Hypothyroidism: What Works and What Doesn’t



If you live with hypothyroidism, you know first-hand that it’s not fun. Your thyroid is a butterfly-shaped gland at the base of your neck responsible for many bodily functions, and when it doesn’t work properly, it can be irritating. In particular, a thyroid with hypothyroidism can create a number of troubling symptoms, such as constant fatigue or coldness, a depressed mood, dry skin, and thinning hair.

Hypothyroidism can even cause fertility and menstrual problems. It doesn’t help that women are the ones more susceptible to hypothyroidism either! Hypothyroidism is especially frustrating for body-conscious women because one of the symptoms is unwanted weight gain. When you’re already feeling sluggish and depressed, doing more exercise to fight weight gain that isn’t your fault can be stressful. No wonder many patients with this condition are desperate for remedies.

Not all remedies are made equal, however. So let’s look at a few common suggested remedies, and see what the science says.

Iodine Supplements

Iodine Supplements
Hypothyroidism involves a lack of thyroid hormone, and iodine is a nutrient that is used to make thyroid hormones. So on the surface, it looks like taking iodine supplements would help with hypothyroidism. However, this can do more harm than good.

By taking iodine supplements or even eating foods with high iodine levels, people with autoimmune thyroid disorders, such as Hashimoto’s disease, can suffer the negative side effects of iodine, including triggering or worsening hypothyroidism.

Levothyroxine Thyroid Medication

Also known by the brand-name Synthroid®, levothyroxine is a synthetic thyroid hormone you can take to replace the hormone your thyroid can’t make naturally. Throughout the process of taking this medication, your physician will carefully monitor your well-being. Part of this monitoring may include having your blood tested regularly, especially if you change dosage amounts.

Are synthetic hormones safe?

Are synthetic hormones safe
Some people hesitate to take a synthetic hormone because they doubt its safety.

Whether or not you should take prescription medication is rarely a yes or no answer. For example, some people who have borderline or mild hypothyroidism may experience levothyroxine side effects that may make the risks of the medication outweigh the benefits. Doctors have also recommended taking the medication for a brief period first before totally committing to it, just to see how your body reacts.

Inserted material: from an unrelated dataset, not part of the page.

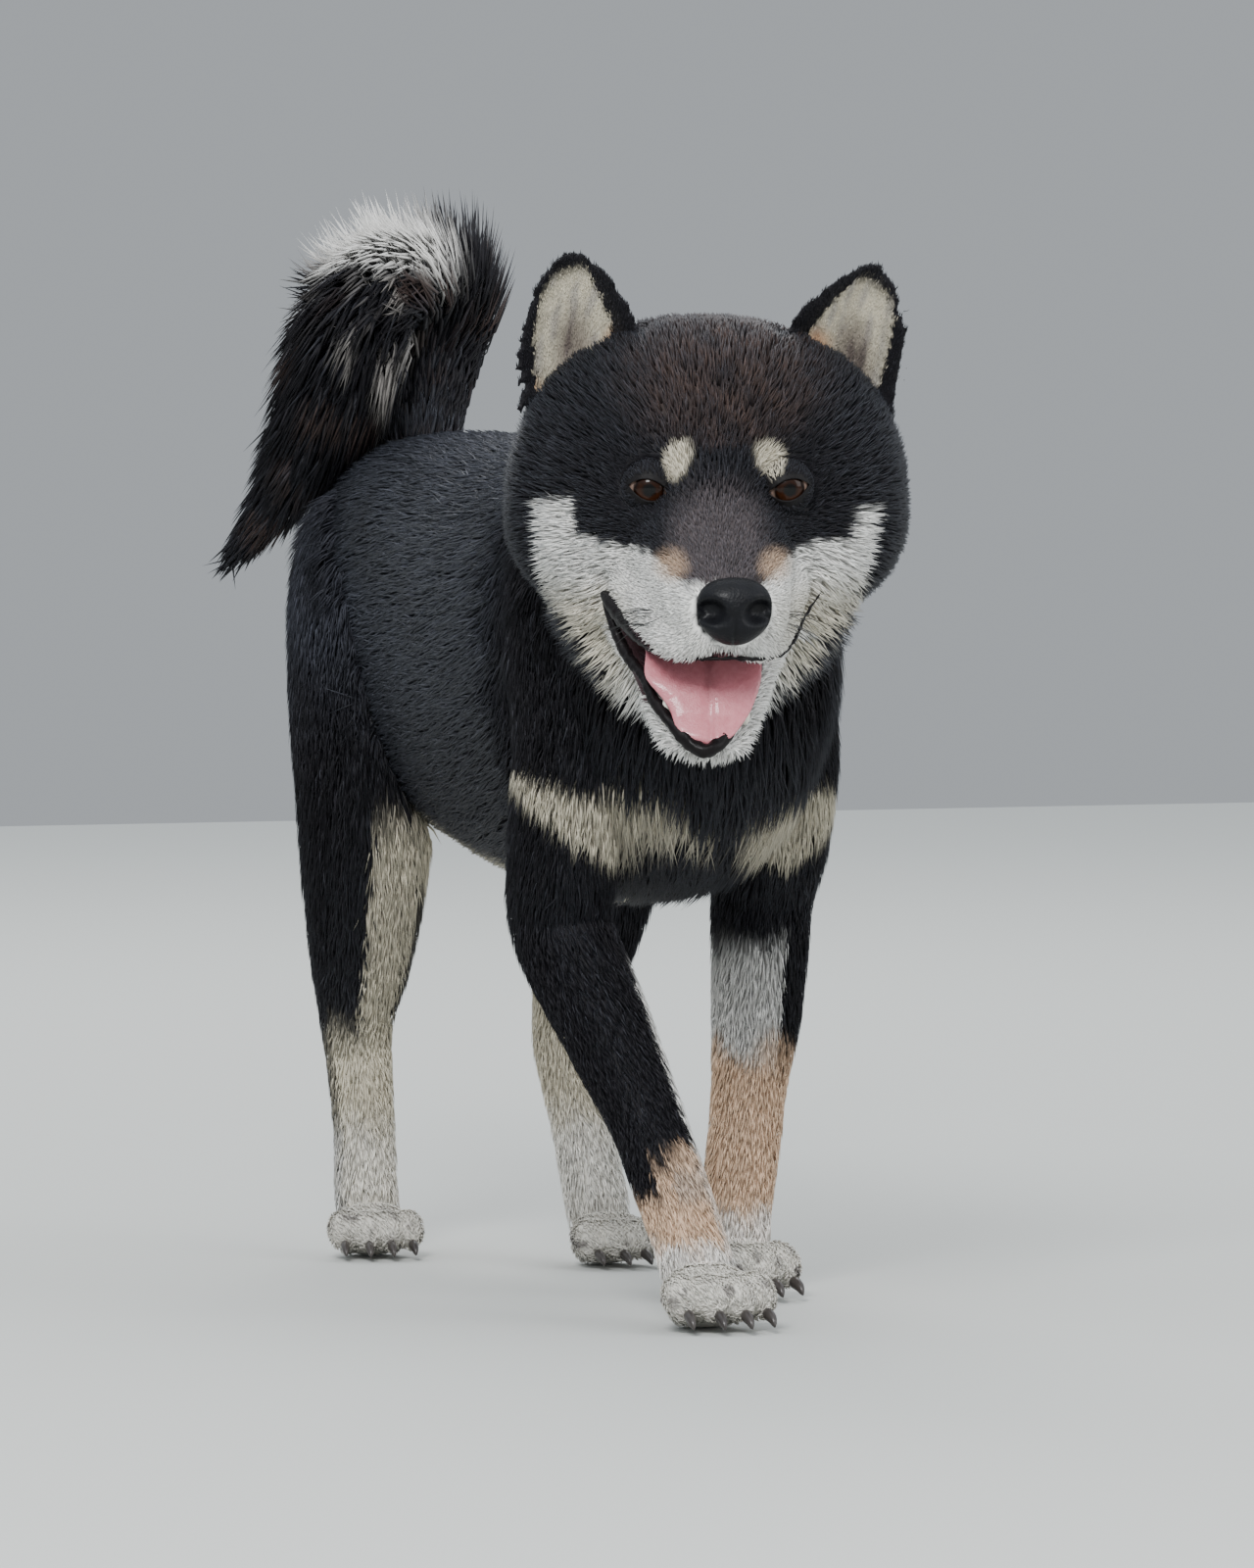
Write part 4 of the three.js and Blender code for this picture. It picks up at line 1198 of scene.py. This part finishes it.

Is levothyroxine expensive?

Other people may hesitate to start levothyroxine treatment because they worry about their affordability. Such patients may want to consider shopping online for relatively cheap Synthroid® through international or Canada pharmacy referral services. A service like this connects patients with licensed pharmacies abroad that offer affordable options thanks to stricter drug price regulations in non-U.S. countries.

At the end of the day, try to have a frank and open discussion with your doctor if you’re not sure. By understanding your medical history and profile, your doctor can help you weigh the benefits and risks of levothyroxine and decide on the right treatment.

Hypothyroidism and Food

Hypothyroidism and Food
There is less information about the effect food has on hypothyroidism. However, there is still some information out there that you might want to keep in mind:

  • A 2012 article in the Journal of the Academy of Nutrition and Dietetics recommended dieticians create an energy-controlled diet for hypothyroid patients, complete with foods high in fibre and adequate fluid intake.
  • A 2013 study with a large sample size found that a vegan diet was associated with a lower risk for hypothyroidism, but this conclusion did not reach statistical significance.
  • If you are pregnant, you may need iodine supplementation because the developing baby gets its iodine from you. Since managing iodine levels can be complex in someone with hypothyroidism, consult with your doctor.
  • Also, discuss with your doctor if you eat foods high in iodine, such as kelp and seaweed or certain cough syrups and iodized salt.
  • It has been suggested that soy products can interfere with the absorption of thyroid hormones. However, completely eradicating soy from your diet is likely unnecessary; one doctor merely suggests not eating soy every day.

Before radically changing your diet, consult with your doctor. Regularly eating meat and then suddenly going vegan might not seem that serious, but it can be a very radical change. It can also be dangerous if you have other health conditions or are lacking certain nutrients.

How about supplements?

How about supplements
Be wary of any supplement that claims it can support thyroid health. Supplements are not regulated by the FDA the same way medications are, and promotional language can be misleading.

Always check with a qualified health-care provider before starting a new supplement to make sure it’s safe for use. Supplements, even natural ones, may interact poorly with other medical conditions and medications you have.

If you have not been diagnosed with hypothyroidism but suspect it because you share the symptoms, do not diagnose yourself! Get the appropriate tests done, as hypothyroidism may share similar symptoms with other conditions.

Overall, try not to let the symptoms of your thyroid condition get you down! Be actively involved in your care, and make sure you communicate any concerns to your health-care team.